Equal channel angular pressing (ECAP) was conducted on type 316H stainless steel up to 8 passes. The following conclusions can be drawn from the results:

(1) In general, ECAP for 8 passes results in an apparent refinement from 57 μm down to ultrafine/nanocrystalline range. The refined microstructure shows a tri-modal character of grain size distribution consisting of regions mostly with equiaxed ultrafine grains of 176 nm and regions with larger grains of 217–1376 nm surrounded by shear bands areas containing mainly nanocrsatlline grains. Nano twins, 8 nm average wide, are observed inside the nanocrystalline austenite grains after 8 passes.

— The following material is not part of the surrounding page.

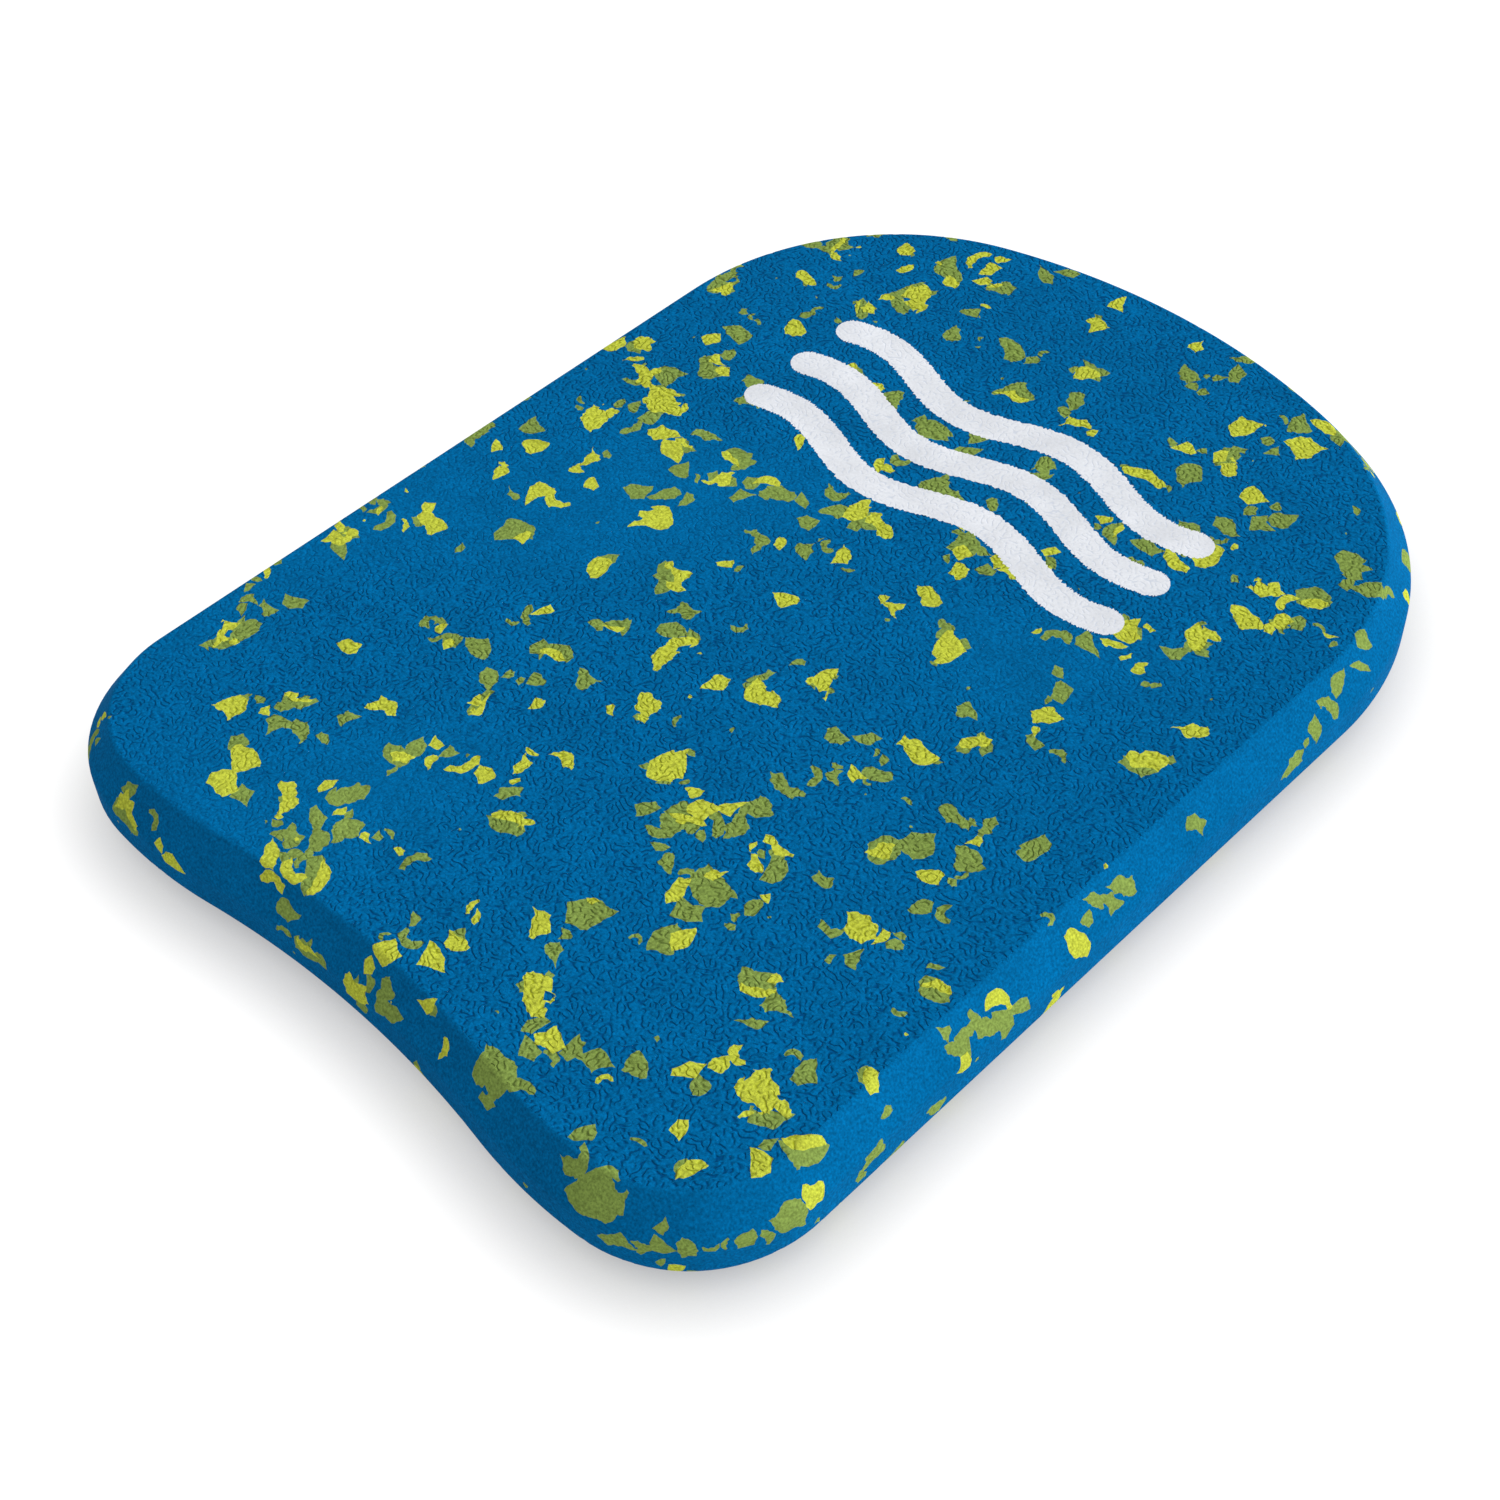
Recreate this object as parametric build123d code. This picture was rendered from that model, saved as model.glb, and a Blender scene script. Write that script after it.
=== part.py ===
from build123d import *
import os
from math import atan2, cos, degrees, hypot, pi, sin, sqrt
from random import Random

os.makedirs("parts", exist_ok=True)

# A kickboard: one slab of closed-cell foam moulded from blue foam and ground-up offcuts of
# two greener foams. +Y points to the rounded nose, +Z up, and the origin lies on the
# ground under the middle of the board.

# Board in plan: parallel sides, a rounded nose, and two tail lobes with a scallop between.
board_length = 414.0
board_width = 305.0
board_thickness = 38.0
nose_crown_radius = 250.0
nose_corner_radius = 110.0
tail_corner_radius = 50.0
tail_lobe_radius = 175.0
tail_lobe_inset = 60.5  # from the side to the lowest point of a lobe
scallop_depth = 7.7

# Bevels cut round both faces. The crease at the face stays crisp, the ridge is softened.
bevel_run = 9.5  # in across the face
bevel_rise = 12.4  # down the side
ridge_radius = 6.0  # between a bevel and the side

# Flakes: the largest chips of ground foam that lie open at the surface, as irregular
# many-cornered chunks. A corner strays round the flake and in from its radius, and a
# flake's two ends curl to one side.
top_flake_count = 74
underside_flake_count = 40
edge_flake_count = 38  # round the bevels and the side
edge_band_lap = 10.0  # the edge band's reach onto each face
flake_radius_min = 5.0
flake_radius_max = 10.5
flake_least_corner_count = 6
flake_most_corner_count = 8
flake_jitter = 0.25  # most that a corner strays, as a share of even spacing
flake_notch = 0.5  # nearest that a corner comes to the middle, as a share of the radius
flake_slimness = 0.5  # width over length of the slimmest
flake_curl = 0.6  # most that the ends move aside, as a share of the half length
flake_depth_base = 2.5  # every flake reaches this far in
flake_depth_share = 0.6  # and further by this share of its radius
flake_spacing = 1.2  # least blue foam between two flakes
flake_tries = 60  # spots tried for one flake
two_tone_share = 0.3  # of the flakes are a lime and an olive chip pressed together
lime_share = 0.62  # of the other flakes are lime
pocket_lead = 4.0  # a pocket on the edge is cut from this far outside the board

# Where the sizes above put the board's ends and sides.
tail_y = -board_length / 2
nose_y = board_length / 2
side_x = board_width / 2


def arc(centre, radius, start, end):
    """An arc about centre, from the direction start to the direction end, in radians."""
    return CenterArc(centre, radius, degrees(start), degrees(end - start))


def board_outline():
    """The closed outline: arcs that run tangent into each other and into the straight sides."""
    crest_x = side_x - tail_lobe_inset
    lobe = (crest_x, tail_y + tail_lobe_radius)
    scallop_radius = (crest_x**2 + scallop_depth**2) / (2 * scallop_depth) - tail_lobe_radius
    scallop = (0, tail_y + scallop_depth - scallop_radius)
    scallop_end = atan2(lobe[1] - scallop[1], lobe[0] - scallop[0])

    corner_x = side_x - tail_corner_radius
    lobe_gap = tail_lobe_radius - tail_corner_radius
    corner = (corner_x, lobe[1] - sqrt(lobe_gap**2 - (corner_x - crest_x) ** 2))
    lobe_end = atan2(corner[1] - lobe[1], corner[0] - lobe[0])

    shoulder_x = side_x - nose_corner_radius
    crown = (0, nose_y - nose_crown_radius)
    crown_gap = nose_crown_radius - nose_corner_radius
    shoulder = (shoulder_x, crown[1] + sqrt(crown_gap**2 - shoulder_x**2))
    shoulder_end = atan2(shoulder[1] - crown[1], shoulder[0] - crown[0])

    right = [
        arc(lobe, tail_lobe_radius, scallop_end - pi, lobe_end),
        arc(corner, tail_corner_radius, lobe_end, 0),
        Line((side_x, corner[1]), (side_x, shoulder[1])),
        arc(shoulder, nose_corner_radius, 0, shoulder_end),
    ]
    left = [edge.mirror(Plane.YZ) for edge in right]
    scallop_arc = arc(scallop, scallop_radius, pi - scallop_end, scallop_end)
    crown_arc = arc(crown, nose_crown_radius, shoulder_end, pi - shoulder_end)
    return Wire([scallop_arc, *right, crown_arc, *left])


def board_blank(outline):
    """The slab with a bevel round each face and its two ridges softened."""
    blank = extrude(make_face(outline), board_thickness)
    for end in (0, -1):
        face = blank.faces().sort_by(Axis.Z)[end]
        blank = chamfer(face.edges(), bevel_run, bevel_rise, reference=face)
    ridges = [
        edge
        for height in (bevel_rise, board_thickness - bevel_rise)
        for edge in blank.edges().filter_by_position(Axis.Z, height, height)
    ]
    return fillet(ridges, ridge_radius)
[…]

(2) Formation of the UFG/NC structure in 316H stainless steel after 8 passes leads to a significant enhancement of:

(a) Microhardness from 148 to 426 HV,

(b) Yield strength from 407 to 1584 MPa, and

(c) Ultimate tensile from 753 to 1670 MPa.

At the same time, a moderate ductility of 11.6% is maintained in the material.

(3) Despite similar strengthening capability, warm severe plastic deformation of AISI 316H steel by ECAP results in ultimately higher retention of ductility (nearly twice) than that of after cold rolling.